In a separate trial, James Blackston was found guilty of the sexual assault of Furlong's friend and another Brazilian woman, and was sentenced to three years in prison with labour. Judge Masayuki Yamada remarked that there was no evidence of consent and that Blackston had taken advantage of a victim who was not able to resist. Both women described blacking out after drinking a tequila shot provided to them by Blackston.

==Incarceration and release of Hinds==
Hinds was detained in Fuchū Prison, the standard procedure for the majority of male foreign prisoners in the penal system of Japan. As well as being forced to obey strict military-like discipline, inmates are also forced to take part in penal labour according to prison regulations, where they earn approximately €40 per month working in factories. Whilst incarcerated in Fuchū Prison, Hinds was classed as a “category-three prisoner” by the authorities, which meant they believed he had only a moderate expectation of rehabilitation. Hinds's release was originally projected for November 2017, but parole was denied after prison officials deemed that he had "failed to convince authorities that he was remorseful for Nicola's murder." Hinds was released from prison on 19 November 2022 and then deported to the United States on a commercial flight.

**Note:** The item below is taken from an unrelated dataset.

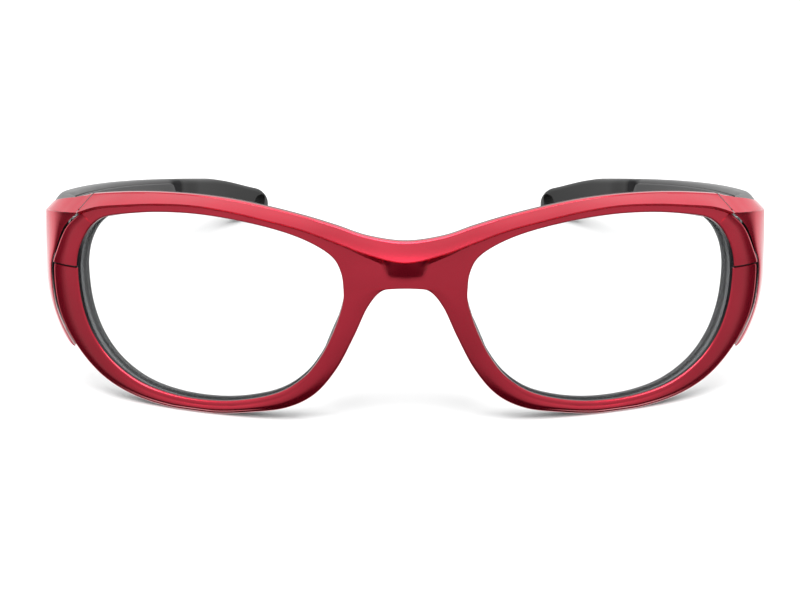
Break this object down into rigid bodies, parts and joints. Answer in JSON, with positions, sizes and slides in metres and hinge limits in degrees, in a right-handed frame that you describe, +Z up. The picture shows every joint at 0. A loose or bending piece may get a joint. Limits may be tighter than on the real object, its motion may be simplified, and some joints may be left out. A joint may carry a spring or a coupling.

==Post-trial developments==
Shortly after returning to Ireland, the Furlong family announced they would launch a civil action against the Keio Plaza Hotel and sue for negligence, alleging they broke Japanese law by not checking if Nicola was on the guest register and allowing Hinds to bring her up to his room in a wheelchair while unconscious.

In late 2015, James Blackston appeared as a backing dancer in the video for the Chris Brown single "Wrist", and in early 2016 Blackston posted on Instagram to thank all those who supported him when he was incarcerated in Japan, while simultaneously dismissing the case as "an unfortunate imbroglio all around".

In 2023, Hinds posted pictures on his Facebook account of him performing on tour with Sean2 Miles at the Wiltern Theater in Los Angeles and playing piano at the Faith Covenant Church in his hometown of Memphis, Tennessee. Hinds had earlier confirmed in a radio interview with WKRA-FM that he planned to go on tour as a pianist.